MacDonald: complete dependence upon God

Sunday, August 2, 2009

Meditation:
    Jesus gave them this answer: “I tell you the truth, the Son can do nothing by himself; he can do only what he sees his Father doing, because whatever the Father does the Son also does. For the Father loves the Son and shows him all he does. Yes, to your amazement he will show him even greater things than these.”
    —John 5:19,20 (NIV)

Quotation:
    You may fancy the Lord had His own power to fall back upon. But that would have been to Him just the one dreadful thing. That His Father should forget him!—no power in Himself could make up for that. He feared nothing for Himself; and never once employed His divine power to save Himself from His human fate. Let God do that for Him if He saw fit.
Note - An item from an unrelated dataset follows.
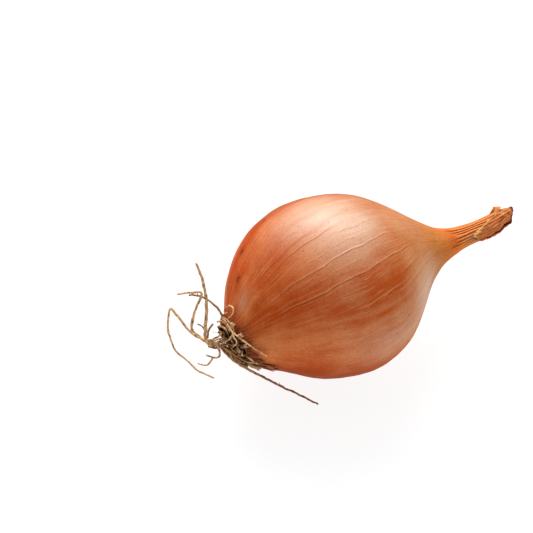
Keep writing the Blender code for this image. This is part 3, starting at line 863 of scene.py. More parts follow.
ridges = -0.17 * neck_creases(leaf_x, bend) + 0.05 * np.sin(9 * bend + 0.3 * leaf_x)
broken = 0.5 + 0.5 * np.sin(3 * bend + 0.7 * leaf_x)
ridges += 0.035 * np.abs(np.sin(31 * bend + 1.5 * np.sin(0.8 * leaf_x))) * broken
ridges += 0.10 * np.sin(1.6 * leaf_x + 2 * bend) * np.sin(4 * bend + 0.5) * ease(leaf_x, 40, 43)
ridges *= 1 - 0.5 * ease(leaf_x, 51, 53.6)
lumps = np.array([rough.fractal(Vector((0.5 * lx, 1.7 * math.cos(b), 1.7 * math.sin(b))), 0.7, 2.3, 3)
                  for lx, b in zip(leaf_x, bend)])
lumps *= 0.24 * ease(leaf_x, 40, 42)
print("ridges up to", ridges.max().round(2), "mm, lumps up to", lumps.max().round(2), "mm")

# %% The rolled edge, the lips of the slit and the scar
EYE_X, EYE_ANGLE, EYE_RADIUS = 51.2, math.radians(80), 0.34  # the scar of a broken thread

facing = np.exp(-((np.degrees(bend) - 82) / 46) ** 4)  # where its edge is rolled
from_tear = leaf_x - torn_edge(bend) + 0.30 * np.sin(7 * bend + 2) * np.sin(1.3 * leaf_x)
from_tear = from_tear + 0.12 * np.sin(29 * bend)
rolled = np.exp(-((from_tear - 0.25) / (0.42 + 0.35 * (1 - ease(leaf_x, 40, 45)))) ** 2)
over = ease(from_tear, -0.5, 0.1) * np.exp(-np.maximum(from_tear - 0.1, 0) / 2.2)
near, far = np.exp(-(across / 0.020) ** 2), np.exp(-((1 - across) / 0.12) ** 2)  # the slit's two lips
from_eye = np.hypot(leaf_x - EYE_X, 1.65 * (bend - EYE_ANGLE))
eye_ring = np.exp(-((from_eye - EYE_RADIUS) / 0.13) ** 2)

inward = -0.12 * near * ease(leaf_x, 41, 45) + lumps + ridges - 0.14 * eye_ring
inward = inward + (0.38 * over + 0.22 * rolled) * facing
sunk = far * (0.28 + 0.22 * ease(leaf_x, 48.5, 50.5)) * (1 - 0.8 * ease(leaf_x, 51.5, 53.2))
inward += sunk * ease(leaf_x, 40.3, 41.6)
inward -= 0.30 * (1 - ease(leaf_x, 39.5, 41.0)) * (1 - facing)
print("the blade is moved by", inward.min().round(2), "to", inward.max().round(2), "mm")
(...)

He did not come into the world to take care of Himself... His life was of no value to Him but as His Father cared for it. God would mind all that was necessary for Him, and He would mind the work His Father had given Him to do. And, my friends, this is just the one secret of a blessed life, the one thing every man comes into this world to learn.
    ... George MacDonald (1824-1905), Annals of a Quiet Neighbourhood [1867], London: Strahan & Co., 1873, p. 207-208 (see the book)

Quiet time reflection:
    Lord, teach me Your will that I may carry it out every day of my life.